→ Task instructions
Return, exactly as written, the run of lines that begins at the line containing "front_cover();" and ends at the line containing "obj.parent = empty". Nothing outside that run belongs in the answer.

→ Dataset section
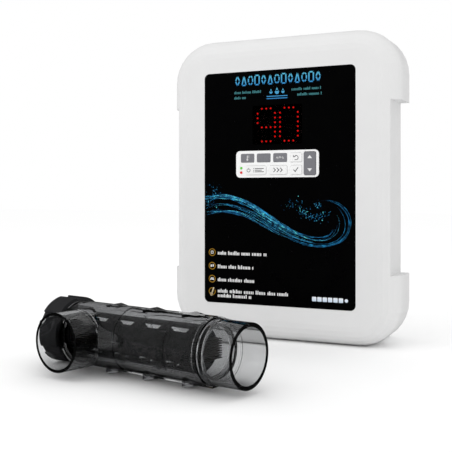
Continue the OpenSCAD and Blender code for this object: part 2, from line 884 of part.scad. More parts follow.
// One half of the electrode cage: the upper one, or its mirror below
module cage_half(upper) {
    bays = ceil((cage_end - cage_x) / bay_l);
    end_web = 3;
    room_w = plate_w + 0.4;
    difference() {
        intersection() {
            along_x(cage_x) cylinder(r = cage_r, h = cage_end - cage_x);
            translate([cage_x - 1, -30, 0.1]) cube([cage_end - cage_x + 2, 60, 40]);
        }
        along_x(cage_x + end_web) cylinder(r = cage_in, h = cage_end - cage_x - 2 * end_web);
        for (i = [1:bays]) {
            x = cage_end - i * bay_l;
            // windows high on the branch side and low on the other side, or the other way round
            cage_window(x, -1, upper);
            cage_window(x + window_shift, 1, upper);
            // notch across the top between neighbouring bays
            translate([x, 40, cage_r + EPS]) rotate([90, 0, 0]) linear_extrude(80)
                polygon([[-4, 1], [-4, 0], [0, -4.5], [4, 0], [4, 1]]);
        }
        translate([cage_x - 1, -room_w / 2, -1])
            cube([cage_end - cage_x + 2, room_w, stack_room + 1]);
        // room for the plates' tabs
        translate([cage_x - 1, -stud_y - tab_w / 2 - slip, -1])
            cube([plate_x - cage_x + 2, 2 * (stud_y + tab_w / 2 + slip), stack_room + 1]);
        // inlet opening towards the branch
        translate([-stop_r, -30, -1]) cube([2 * stop_r, 15, 8]);
        along_x(cage_x - 1, 0, rod_z) cylinder(r = rod_r + slip, h = 6);
    }
}

// Window through one side of the cage, in the bay that starts at x
module cage_window(x, side, upper) {
    x0 = max(x + web / 2, cage_x + 4);
    x1 = min(x + bay_l - web / 2, cage_end - 4);
    high = (side < 0) == upper;
    low_z = high ? cage_r * 0.7 : stack_room - 1;
    high_z = high ? cage_r * 0.93 : cage_r * 0.66;
    if (x1 - x0 > web)
        translate([0, side < 0 ? 0 : 40, 0]) rotate([90, 0, 0]) linear_extrude(40)
            polygon(upper
                ? [[x0, high_z], [x1, high_z], [x1 - 3, low_z], [x0 + 2, low_z]]
                : [[x0, low_z], [x0, high_z], [x1, (low_z + high_z) / 2 + 0.5],
                   [x1, (low_z + high_z) / 2 - 0.5]]);
}

module cage_upper() { color("black") at_cell() cage_half(true); }
module cage_lower() { color("black") at_cell() mirror([0, 0, 1]) cage_half(false); }

// Electrode plate i: odd plates are tabbed to the anode, even ones to the cathode
module electrode_plate(i) {
    side = i % 2 == 1 ? 1 : -1;
    z = (i - (PLATES + 1) / 2) * plate_pitch;
    color("darkgray")
    at_cell()
    translate([0, 0, z - plate_t / 2]) {
        translate([plate_x, -plate_w / 2, 0]) cube([plate_end - plate_x, plate_w, plate_t]);
        translate([plate_x - tab_l, side * stud_y - tab_w / 2, 0])
            cube([tab_l + 1, tab_w, plate_t]);
    }
}

// Stud through the head, with the bar that its plates' tabs are welded to
module stud(side) {
    bar_x = plate_x - tab_l - 4;
    along_x(head_back - stud_tail, side * stud_y, 0)
        cylinder(r = stud_r, h = bar_x - head_back + stud_tail + 1);
    translate([bar_x, side * stud_y - 4, -stack_h / 2]) cube([4, 8, stack_h]);
}

module anode_stud() { color("silver") at_cell() stud(1); }
module cathode_stud() { color("silver") at_cell() stud(-1); }

module sensing_rod() {
    x0 = head_back - stud_tail;
    color("silver") at_cell() along_x(x0, 0, rod_z) cylinder(r = rod_r, h = cage_x + 9 - x0);
}

module stud_nuts() {
    color("gold")
    at_cell()
    for (s = [-1, 1])
        along_x(head_back - stud_nut_l, s * stud_y, 0)
            difference() {
                cylinder(r = 5.5, h = stud_nut_l, $fn = 6);
                translate([0, 0, -1]) cylinder(r = stud_r + 0.05, h = 8);
            }
}

module terminal_cover() {
    x1 = collar_x - head_t - step_l - slip;
    color("black")
    at_cell()
    difference() {
        union() {
            along_x(x1 - cover_l) cylinder(r = neck2_r + cover_wall, h = cover_l);
            along_x(x1 - cover_l - 2) cylinder(r = cable_r + 3, h = 3);
        }
        along_x(x1 - cover_l + cover_wall) cylinder(r = neck2_r + 0.1, h = cover_l);
        along_x(x1 - cover_l - 3) cylinder(r = cable_r, h = 12);
    }
}

front_cover();
base_back();
base_walls();
base_rim();
gland_shelf();
cover_gasket();
front_overlay();
display_window();
keypad_frame();
temp_lens();
spare_lens();
salt_lens();
green_led();
red_led();
tens_display();
units_display();
lit_dots();
display_board();
key_switches();
menu_key();
boost_key();
back_key();
confirm_key();
level_rocker();
power_board();
transformer();
heat_sink();
terminal_block();
capacitors();
fuse_holder();
fuse();
fuse_cap();
ribbon_cable();
cover_screws();
mains_gland();
cell_gland();
sensor_gland();
mains_gland_nut();
cell_gland_nut();
sensor_gland_nut();
cell_housing();
union_nut();
cell_head();
head_seal();
cage_upper();
cage_lower();
for (i = [1:PLATES])
    electrode_plate(i);
anode_stud();
cathode_stud();
sensing_rod();
stud_nuts();
terminal_cover();
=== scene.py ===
"""Looks of a salt chlorine generator: a wall control box and its in-line electrolysis cell."""

import json
import logging
import math
import random
from dataclasses import dataclass, field
from enum import Enum
from typing import Optional, Sequence

import bmesh
import bpy
from bmesh.types import BMesh
from mathutils import Matrix, Vector


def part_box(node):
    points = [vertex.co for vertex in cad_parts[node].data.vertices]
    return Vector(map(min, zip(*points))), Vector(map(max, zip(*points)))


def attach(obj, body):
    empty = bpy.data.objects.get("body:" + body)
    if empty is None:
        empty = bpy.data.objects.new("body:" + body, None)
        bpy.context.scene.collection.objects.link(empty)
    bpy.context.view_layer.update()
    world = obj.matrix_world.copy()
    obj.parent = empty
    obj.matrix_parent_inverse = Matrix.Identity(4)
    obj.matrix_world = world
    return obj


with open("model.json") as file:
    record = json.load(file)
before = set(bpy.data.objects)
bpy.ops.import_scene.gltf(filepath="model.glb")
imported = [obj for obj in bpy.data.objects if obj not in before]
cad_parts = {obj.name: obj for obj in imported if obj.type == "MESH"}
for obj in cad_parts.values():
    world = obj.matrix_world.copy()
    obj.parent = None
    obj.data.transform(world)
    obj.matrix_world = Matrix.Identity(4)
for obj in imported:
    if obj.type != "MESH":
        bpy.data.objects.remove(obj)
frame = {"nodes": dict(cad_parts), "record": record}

LOG = logging.getLogger("chlorinator")
MM = 0.001
SMOOTH_ANGLE = math.radians(32)
EDGE_ANGLE = math.radians(50)
WELD_REACH = 0.002 * MM
WAVE_PERIOD = 0.314  # distance between two bands of the wave texture at scale 1

Colour = tuple[float, float, float]


# ---- Places taken from the frame ---------------------------------------------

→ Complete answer
front_cover();
base_back();
base_walls();
base_rim();
gland_shelf();
cover_gasket();
front_overlay();
display_window();
keypad_frame();
temp_lens();
spare_lens();
salt_lens();
green_led();
red_led();
tens_display();
units_display();
lit_dots();
display_board();
key_switches();
menu_key();
boost_key();
back_key();
confirm_key();
level_rocker();
power_board();
transformer();
heat_sink();
terminal_block();
capacitors();
fuse_holder();
fuse();
fuse_cap();
ribbon_cable();
cover_screws();
mains_gland();
cell_gland();
sensor_gland();
mains_gland_nut();
cell_gland_nut();
sensor_gland_nut();
cell_housing();
union_nut();
cell_head();
head_seal();
cage_upper();
cage_lower();
for (i = [1:PLATES])
    electrode_plate(i);
anode_stud();
cathode_stud();
sensing_rod();
stud_nuts();
terminal_cover();
=== scene.py ===
"""Looks of a salt chlorine generator: a wall control box and its in-line electrolysis cell."""

import json
import logging
import math
import random
from dataclasses import dataclass, field
from enum import Enum
from typing import Optional, Sequence

import bmesh
import bpy
from bmesh.types import BMesh
from mathutils import Matrix, Vector


def part_box(node):
    points = [vertex.co for vertex in cad_parts[node].data.vertices]
    return Vector(map(min, zip(*points))), Vector(map(max, zip(*points)))


def attach(obj, body):
    empty = bpy.data.objects.get("body:" + body)
    if empty is None:
        empty = bpy.data.objects.new("body:" + body, None)
        bpy.context.scene.collection.objects.link(empty)
    bpy.context.view_layer.update()
    world = obj.matrix_world.copy()
    obj.parent = empty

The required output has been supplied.